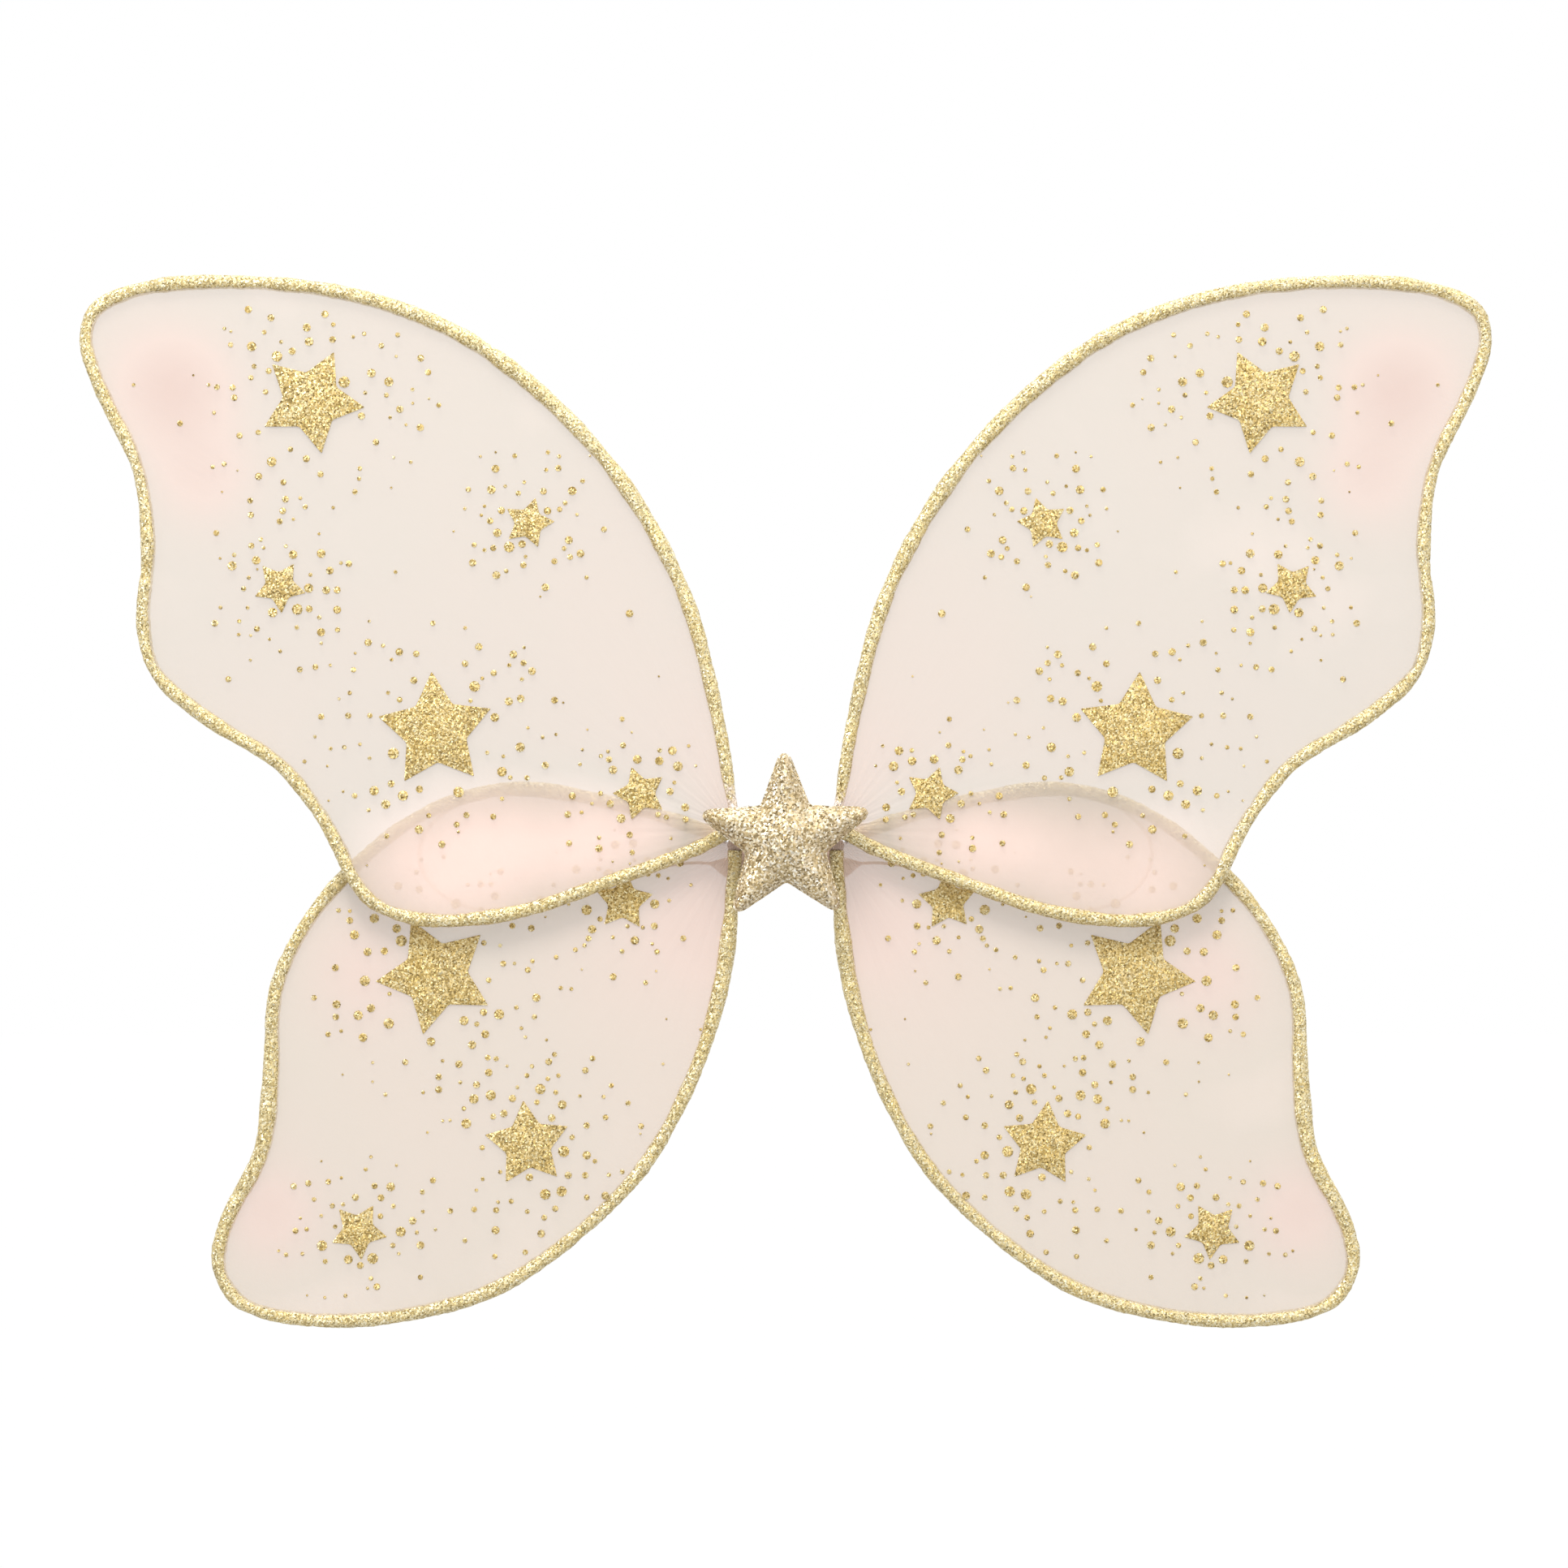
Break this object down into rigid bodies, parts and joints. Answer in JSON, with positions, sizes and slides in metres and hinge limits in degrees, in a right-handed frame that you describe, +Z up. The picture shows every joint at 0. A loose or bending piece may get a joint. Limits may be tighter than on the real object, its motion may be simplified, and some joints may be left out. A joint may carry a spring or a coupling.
{
  "type": "costume fairy wings",
  "caption": "Child's fairy wings: wire loops covered in sheer net with glitter edges, a padded centre star and elastic arm loops.",
  "frame": {"origin": "on the back face of the felt patch, where it rests on the wearer's back, 3.5 mm above the middle of that face", "axes": "+Z up as worn, +X to the right of someone looking at the display side, -Y towards the display side, +Y towards the wearer"},
  "size_m": [0.5, 0.0396, 0.373],
  "materials": {
    "steel_wire": "drawn spring steel wire",
    "net": "sheer stretched nylon net, cream with a pink cast",
    "glitter_coat": "gold glitter flakes in clear glue",
    "thread": "wound thread over gathered net",
    "tape": "woven cotton tape",
    "glitter_fabric": "champagne glitter fabric",
    "stuffing": "polyester fibre filling",
    "felt": "pressed felt",
    "elastic": "woven elastic"
  },
  "bodies": {
    "centre": {"upper_right_wire_tail": "steel_wire", "upper_left_wire_tail": "steel_wire", "lower_right_wire_tail": "steel_wire", "lower_left_wire_tail": "steel_wire", "centre_binding": "tape", "star_front_panel": "glitter_fabric", "star_back_panel": "glitter_fabric", "star_stuffing": "stuffing", "back_pad": "felt", "pad_patch": "felt"},
    "upper_right_wing": {"upper_right_wire_loop": "steel_wire", "upper_right_front_net": "net", "upper_right_back_net": "net", "upper_right_glitter_edge": "glitter_coat", "upper_right_gather_tie": "thread"},
    "upper_left_wing": {"upper_left_wire_loop": "steel_wire", "upper_left_front_net": "net", "upper_left_back_net": "net", "upper_left_glitter_edge": "glitter_coat", "upper_left_gather_tie": "thread"},
    "lower_right_wing": {"lower_right_wire_loop": "steel_wire", "lower_right_front_net": "net", "lower_right_back_net": "net", "lower_right_glitter_edge": "glitter_coat", "lower_right_gather_tie": "thread"},
    "lower_left_wing": {"lower_left_wire_loop": "steel_wire", "lower_left_front_net": "net", "lower_left_back_net": "net", "lower_left_glitter_edge": "glitter_coat", "lower_left_gather_tie": "thread"},
    "right_arm_loop": {"right_arm_elastic": "elastic"},
    "left_arm_loop": {"left_arm_elastic": "elastic"}
  },
  "joints": [
    {"name": "upper_right_wing_flap", "type": "hinge", "parent": "centre", "child": "upper_right_wing", "pos_m": [0.018, -0.01424, 0.0025], "axis": [0, 0, -1], "range_deg": [0, 28], "stiffness_Nm_per_rad": 0.08},
    {"name": "lower_right_wing_flap", "type": "hinge", "parent": "centre", "child": "lower_right_wing", "pos_m": [0.018, -0.00824, -0.0035], "axis": [0, 0, -1], "range_deg": [0, 16.8], "stiffness_Nm_per_rad": 0.06},
    {"name": "right_arm_loop_swing", "type": "hinge", "parent": "centre", "child": "right_arm_loop", "pos_m": [0.012, -0.0008, -0.0035], "axis": [0, 0, 1], "range_deg": [0, 90]},
    {"name": "upper_left_wing_flap", "type": "hinge", "parent": "centre", "child": "upper_left_wing", "pos_m": [-0.018, -0.01424, 0.0025], "axis": [0, 0, 1], "range_deg": [0, 28], "stiffness_Nm_per_rad": 0.08},
    {"name": "lower_left_wing_flap", "type": "hinge", "parent": "centre", "child": "lower_left_wing", "pos_m": [-0.018, -0.00824, -0.0035], "axis": [0, 0, 1], "range_deg": [0, 16.8], "stiffness_Nm_per_rad": 0.06},
    {"name": "left_arm_loop_swing", "type": "hinge", "parent": "centre", "child": "left_arm_loop", "pos_m": [-0.012, -0.0008, -0.0035], "axis": [0, 0, -1], "range_deg": [0, 90]}
  ],
  "couplings": [
    {"joint": "lower_right_wing_flap", "follows": "upper_right_wing_flap", "ratio": 0.6},
    {"joint": "lower_left_wing_flap", "follows": "upper_left_wing_flap", "ratio": 0.6}
  ]
}
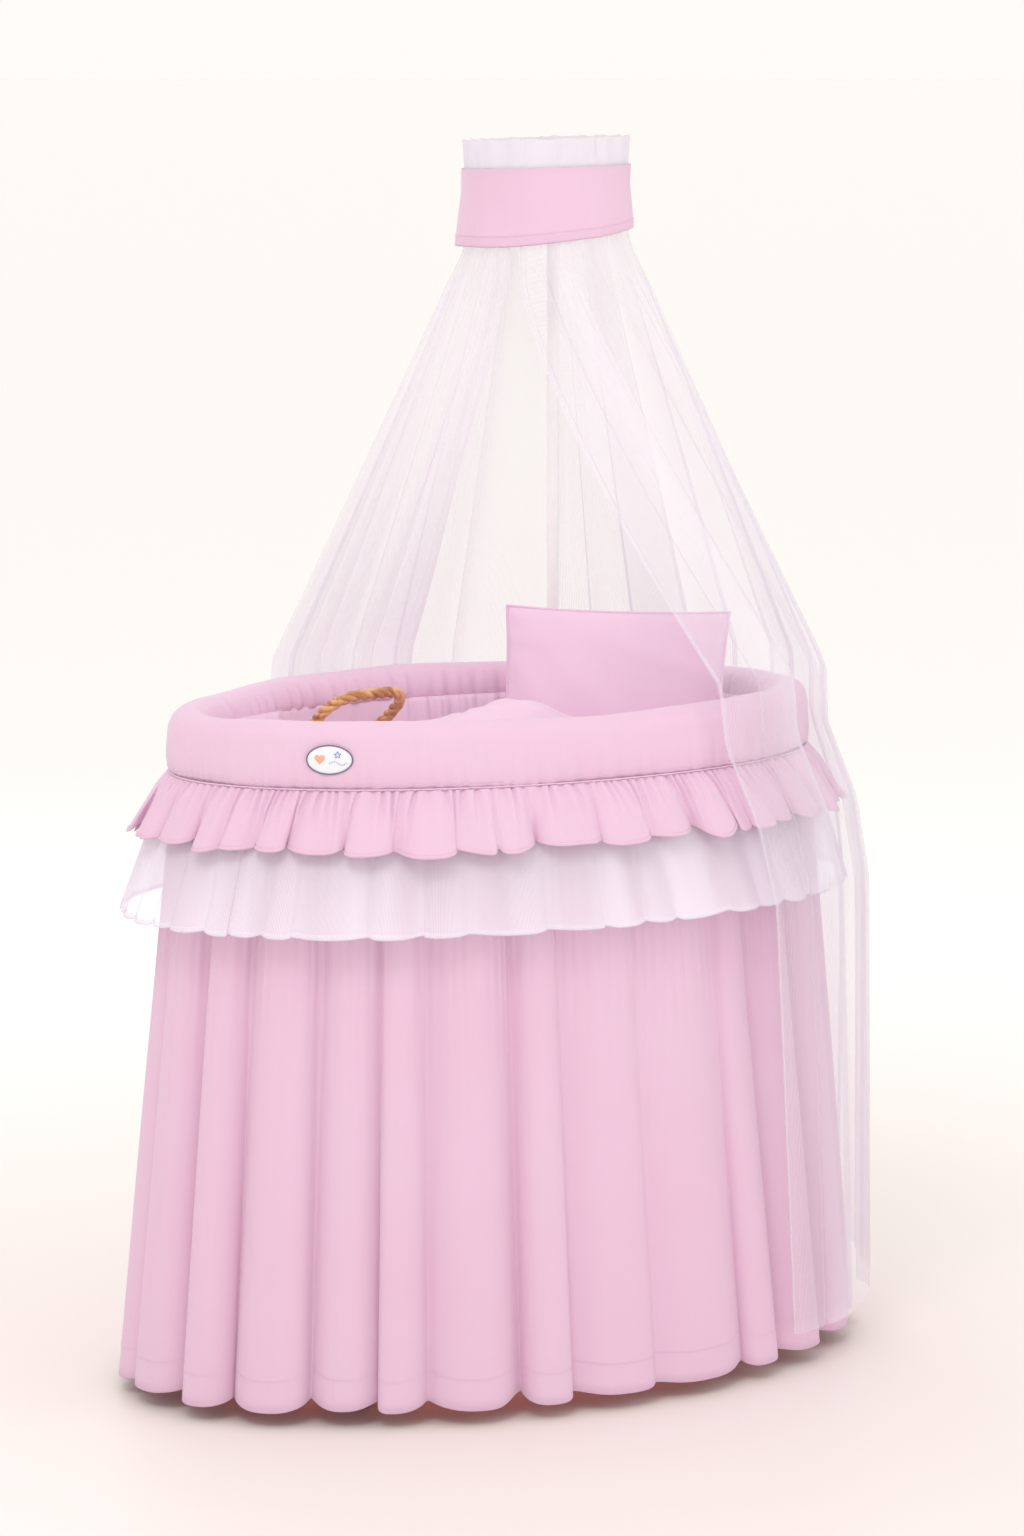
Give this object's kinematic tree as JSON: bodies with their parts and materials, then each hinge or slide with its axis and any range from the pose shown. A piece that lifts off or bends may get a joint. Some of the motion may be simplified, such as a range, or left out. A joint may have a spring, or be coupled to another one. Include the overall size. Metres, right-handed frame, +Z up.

::::::::::

*GIVEN TASK:*
Produce an exact copy of every entry above.

*EXERCISE OUTPUT:*
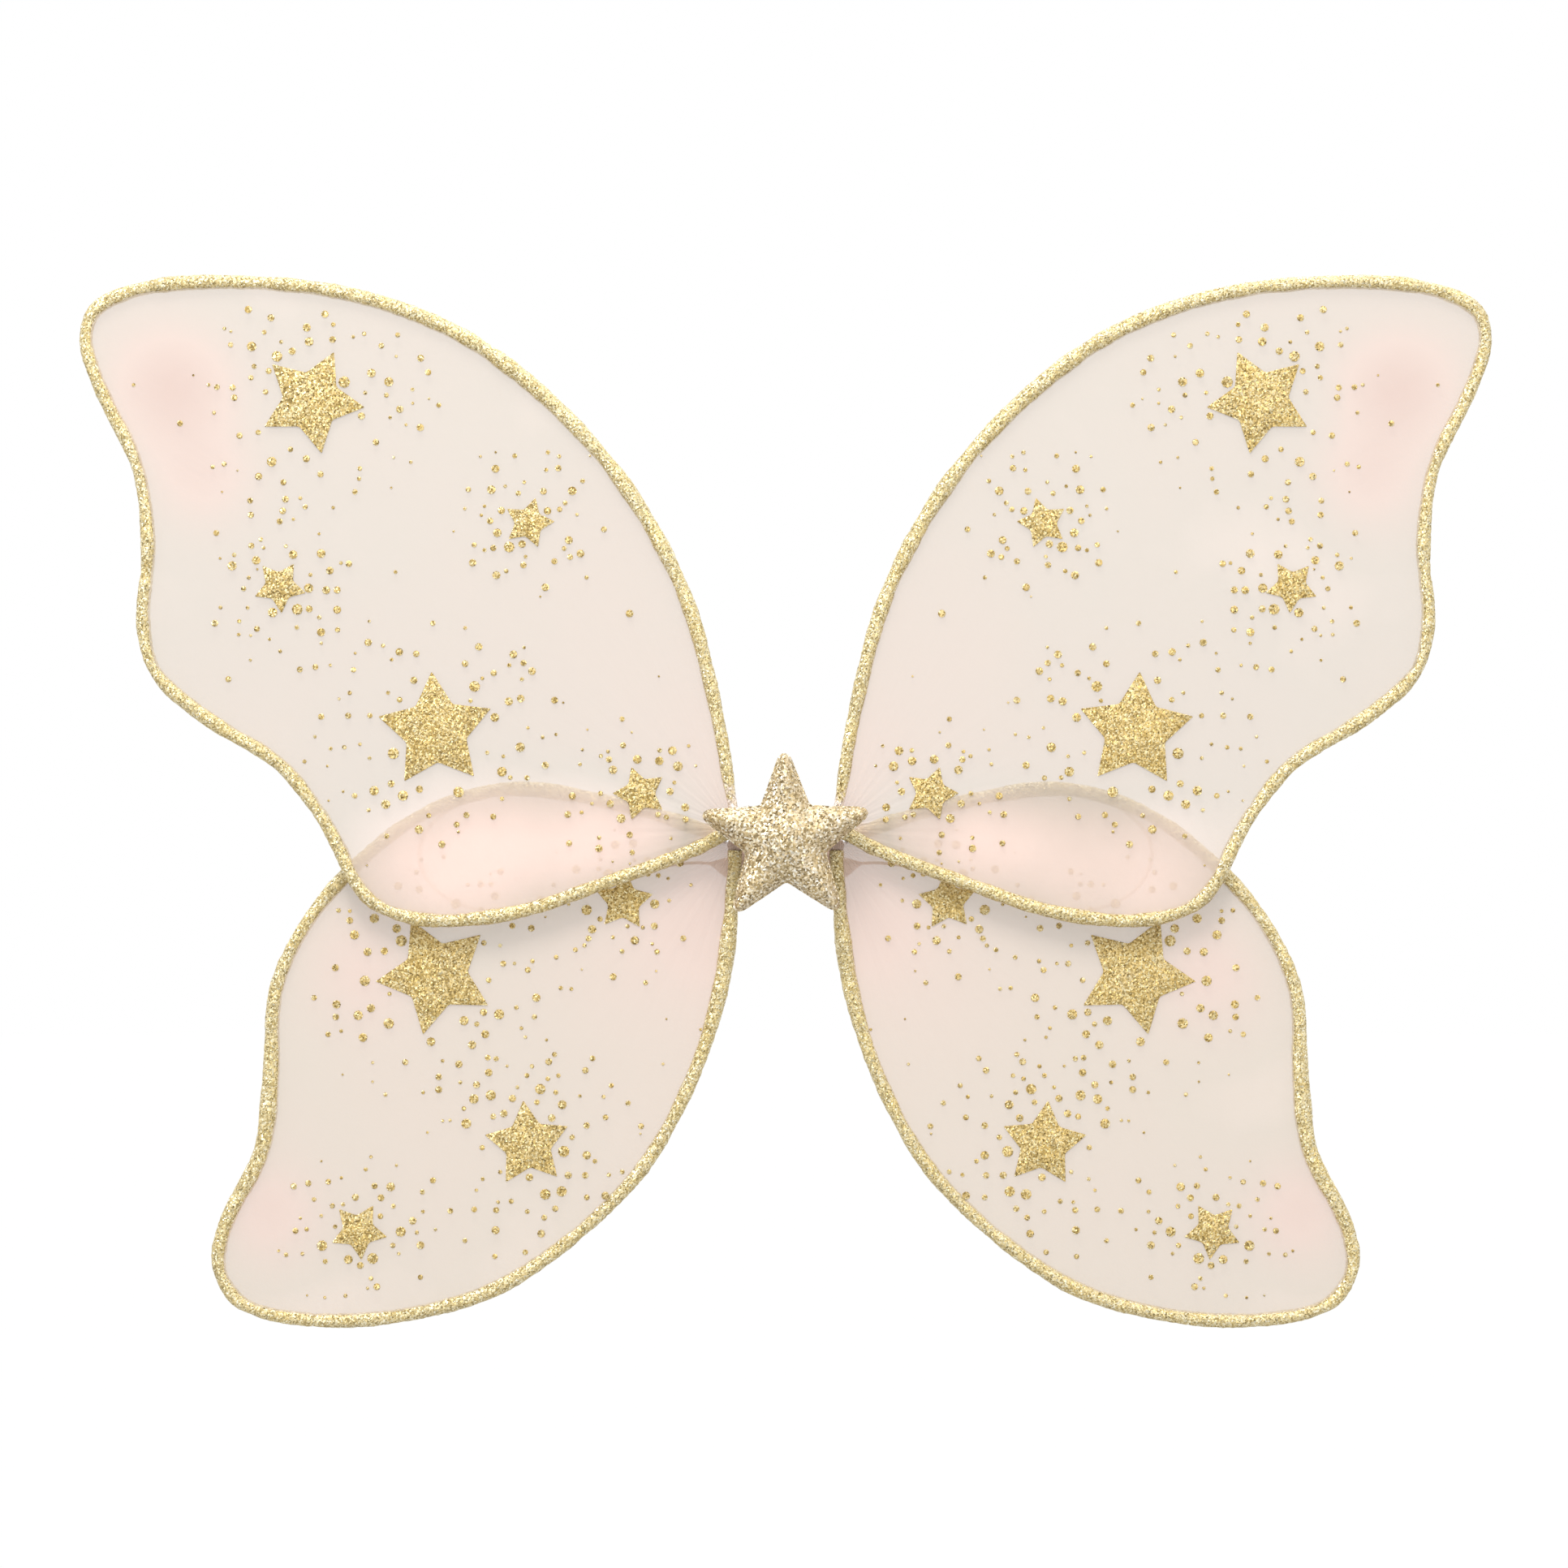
Break this object down into rigid bodies, parts and joints. Answer in JSON, with positions, sizes and slides in metres and hinge limits in degrees, in a right-handed frame that you describe, +Z up. The picture shows every joint at 0. A loose or bending piece may get a joint. Limits may be tighter than on the real object, its motion may be simplified, and some joints may be left out. A joint may carry a spring or a coupling.
{
  "type": "costume fairy wings",
  "caption": "Child's fairy wings: wire loops covered in sheer net with glitter edges, a padded centre star and elastic arm loops.",
  "frame": {"origin": "on the back face of the felt patch, where it rests on the wearer's back, 3.5 mm above the middle of that face", "axes": "+Z up as worn, +X to the right of someone looking at the display side, -Y towards the display side, +Y towards the wearer"},
  "size_m": [0.5, 0.0396, 0.373],
  "materials": {
    "steel_wire": "drawn spring steel wire",
    "net": "sheer stretched nylon net, cream with a pink cast",
    "glitter_coat": "gold glitter flakes in clear glue",
    "thread": "wound thread over gathered net",
    "tape": "woven cotton tape",
    "glitter_fabric": "champagne glitter fabric",
    "stuffing": "polyester fibre filling",
    "felt": "pressed felt",
    "elastic": "woven elastic"
  },
  "bodies": {
    "centre": {"upper_right_wire_tail": "steel_wire", "upper_left_wire_tail": "steel_wire", "lower_right_wire_tail": "steel_wire", "lower_left_wire_tail": "steel_wire", "centre_binding": "tape", "star_front_panel": "glitter_fabric", "star_back_panel": "glitter_fabric", "star_stuffing": "stuffing", "back_pad": "felt", "pad_patch": "felt"},
    "upper_right_wing": {"upper_right_wire_loop": "steel_wire", "upper_right_front_net": "net", "upper_right_back_net": "net", "upper_right_glitter_edge": "glitter_coat", "upper_right_gather_tie": "thread"},
    "upper_left_wing": {"upper_left_wire_loop": "steel_wire", "upper_left_front_net": "net", "upper_left_back_net": "net", "upper_left_glitter_edge": "glitter_coat", "upper_left_gather_tie": "thread"},
    "lower_right_wing": {"lower_right_wire_loop": "steel_wire", "lower_right_front_net": "net", "lower_right_back_net": "net", "lower_right_glitter_edge": "glitter_coat", "lower_right_gather_tie": "thread"},
    "lower_left_wing": {"lower_left_wire_loop": "steel_wire", "lower_left_front_net": "net", "lower_left_back_net": "net", "lower_left_glitter_edge": "glitter_coat", "lower_left_gather_tie": "thread"},
    "right_arm_loop": {"right_arm_elastic": "elastic"},
    "left_arm_loop": {"left_arm_elastic": "elastic"}
  },
  "joints": [
    {"name": "upper_right_wing_flap", "type": "hinge", "parent": "centre", "child": "upper_right_wing", "pos_m": [0.018, -0.01424, 0.0025], "axis": [0, 0, -1], "range_deg": [0, 28], "stiffness_Nm_per_rad": 0.08},
    {"name": "lower_right_wing_flap", "type": "hinge", "parent": "centre", "child": "lower_right_wing", "pos_m": [0.018, -0.00824, -0.0035], "axis": [0, 0, -1], "range_deg": [0, 16.8], "stiffness_Nm_per_rad": 0.06},
    {"name": "right_arm_loop_swing", "type": "hinge", "parent": "centre", "child": "right_arm_loop", "pos_m": [0.012, -0.0008, -0.0035], "axis": [0, 0, 1], "range_deg": [0, 90]},
    {"name": "upper_left_wing_flap", "type": "hinge", "parent": "centre", "child": "upper_left_wing", "pos_m": [-0.018, -0.01424, 0.0025], "axis": [0, 0, 1], "range_deg": [0, 28], "stiffness_Nm_per_rad": 0.08},
    {"name": "lower_left_wing_flap", "type": "hinge", "parent": "centre", "child": "lower_left_wing", "pos_m": [-0.018, -0.00824, -0.0035], "axis": [0, 0, 1], "range_deg": [0, 16.8], "stiffness_Nm_per_rad": 0.06},
    {"name": "left_arm_loop_swing", "type": "hinge", "parent": "centre", "child": "left_arm_loop", "pos_m": [-0.012, -0.0008, -0.0035], "axis": [0, 0, -1], "range_deg": [0, 90]}
  ],
  "couplings": [
    {"joint": "lower_right_wing_flap", "follows": "upper_right_wing_flap", "ratio": 0.6},
    {"joint": "lower_left_wing_flap", "follows": "upper_left_wing_flap", "ratio": 0.6}
  ]
}
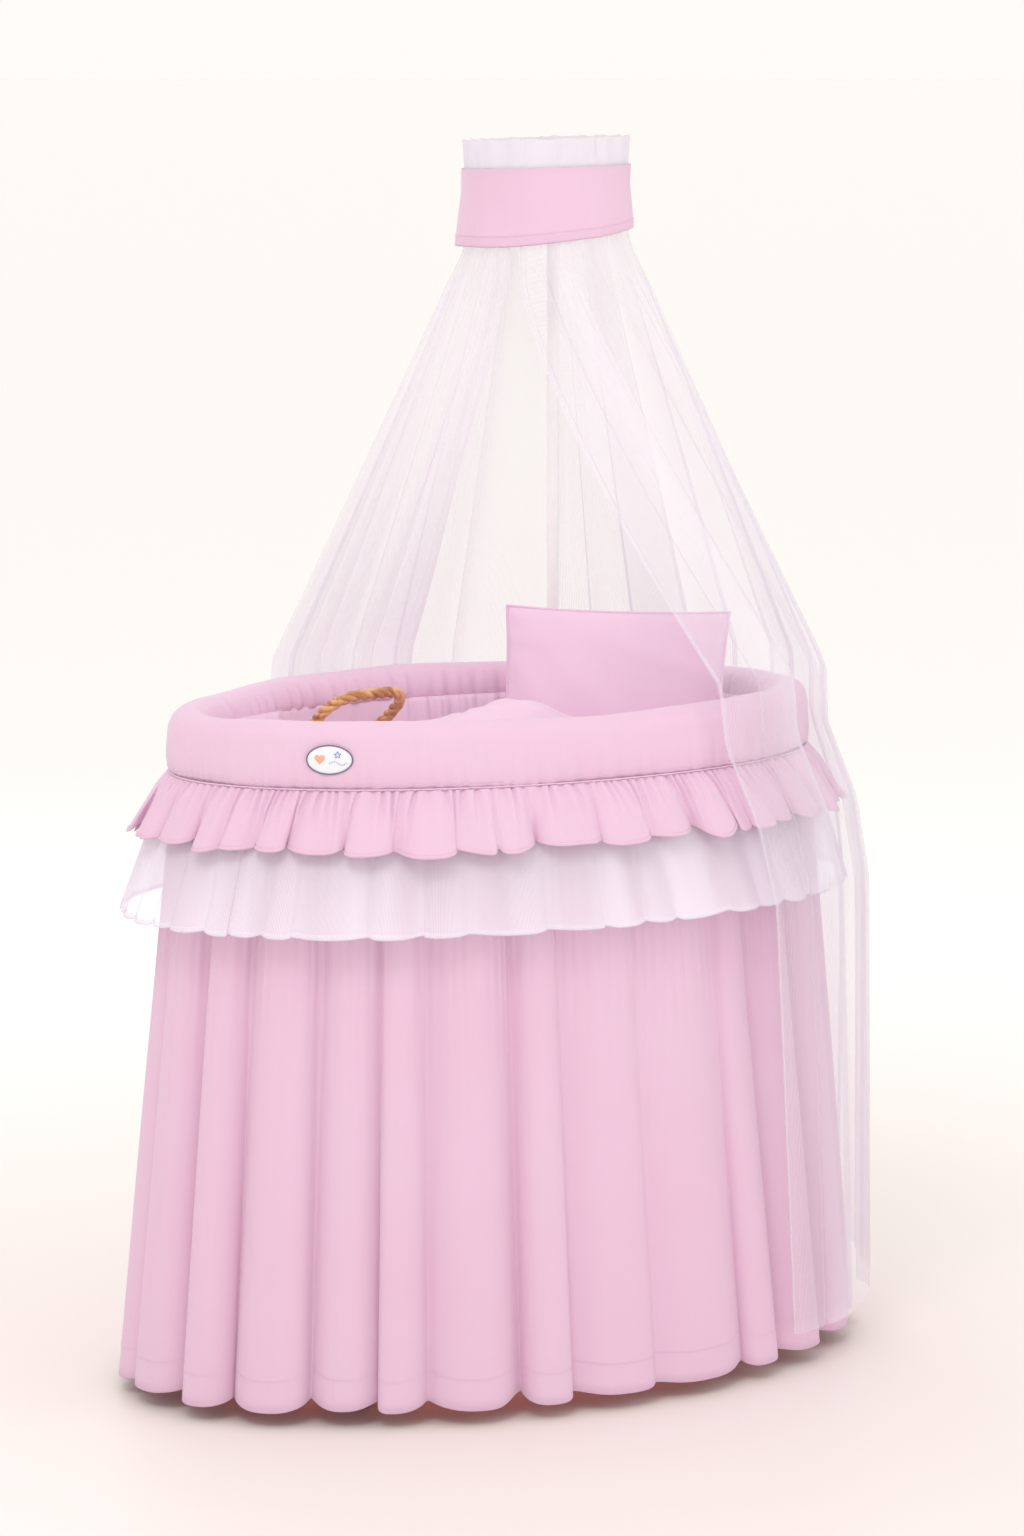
Give this object's kinematic tree as JSON: bodies with their parts and materials, then each hinge or slide with its axis and any range from the pose shown. A piece that lifts off or bends may get a joint. Some of the motion may be simplified, such as a range, or left out. A joint may have a spring, or be coupled to another one. Include the overall size. Metres, right-handed frame, +Z up.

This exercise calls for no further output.